Children can be taken to meet authors at "book signing" occasions. A book becomes special when the author has signed on it. Usually, authors are willing to talk about their books particularly with a juvenile audience.

Do ask librarians and book-sellers for advice about the suitability of a book to the intended age group.

Most important of all, children should be given time to read at home and school. Allow them to read late into the night. Quiet reading time should be encouraged and an hour at school would also contribute to the establishment of a reading habit.
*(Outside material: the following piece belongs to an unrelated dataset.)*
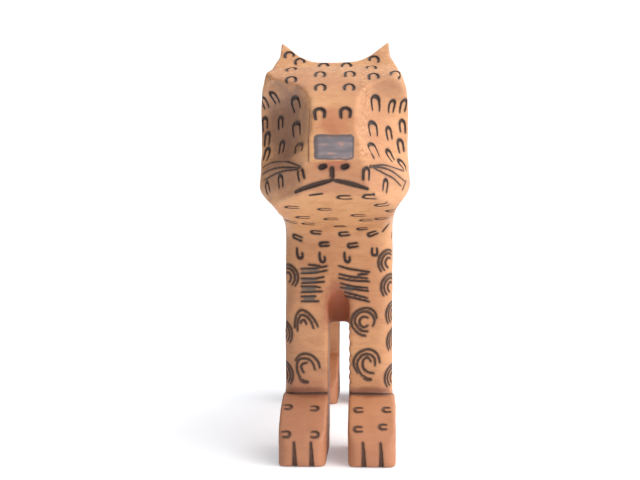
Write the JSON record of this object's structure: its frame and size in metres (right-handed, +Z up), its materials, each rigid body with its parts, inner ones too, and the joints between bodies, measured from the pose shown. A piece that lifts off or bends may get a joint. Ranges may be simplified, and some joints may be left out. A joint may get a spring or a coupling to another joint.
{
  "type": "carved spotted cat figure",
  "caption": "Standing spotted cat carved in wood, decorated with burnt marks, on square legs with a plug-in tail.",
  "frame": {"origin": "centre of the figure's box, on the surface that it stands on", "axes": "+Z up, the figure looks along -Y, its own left side is at +X"},
  "size_m": [0.0624, 0.267, 0.1776],
  "materials": {
    "carved_wood": "light reddish hardwood, knife and rasp finished, thin oil, burnt marks",
    "dowel_wood": "plain pale dowel, unfinished"
  },
  "bodies": {
    "carved_body": {"trunk": "carved_wood", "head": "carved_wood", "neck_dowel": "dowel_wood", "front_left_leg": "carved_wood", "front_right_leg": "carved_wood", "rear_left_leg": "carved_wood", "rear_right_leg": "carved_wood", "front_left_leg_dowel": "dowel_wood", "front_right_leg_dowel": "dowel_wood", "rear_left_leg_dowel": "dowel_wood", "rear_right_leg_dowel": "dowel_wood"},
    "peg": {"tail_peg": "dowel_wood"},
    "tail": {"tail": "carved_wood"}
  },
  "joints": [
    {"name": "tail_pull", "type": "slide", "parent": "carved_body", "child": "peg", "axis": [0, 0.9781, 0.2079], "range_m": [0, 0.016]},
    {"name": "tail_turn", "type": "hinge", "parent": "peg", "child": "tail", "pos_m": [0, 0.10404, 0.0965], "axis": [0, 0.9781, 0.2079], "continuous": true}
  ]
}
Dr. Richard Bamberger of Vienna, who is regarded as the father of Austrian children's literature, makes a few practical suggestions to promote the reading habit amongst children. Since he heads the Textbook Research Society in Vienna, he is greatly concerned with the future of reading all over the world. At school, he suggests, the teachers should start reading aloud from a book, presumably fiction, for ten minutes or so and ask the children to read silently for another fifteen minutes. After this, there can be a discussion on the narrative scheme and the session can conclude with the end still remaining a mystery. This method would encourage the child to take up the story back home and perhaps finish it. To achieve what seems to be an impossible task, it may be worthwhile to heed R. L. Stevenson's dictum on "reading", after all, he understood children better than most of us: "... the process (of reading for the child) itself should be absorbing and voluptuous. We should gloat over a book, be rapt clean out of ourselves, and rise from the perusal, our mind filled with busiest kaleidoscopic dance of images... it was for this pleasure that we read so closely and loved our books so dearly in the bright, troubled period of boyhood." This dance of images will be an effective guide for young people to absorb the pleasures and uses of reading. Reading can be a lifelong source of delight, and, if educationists work on this basic premise, in time "leisure reading" will become as vital to the child reader as the academically prescribed texts.

(Concluded)

The first part of this article was published last week.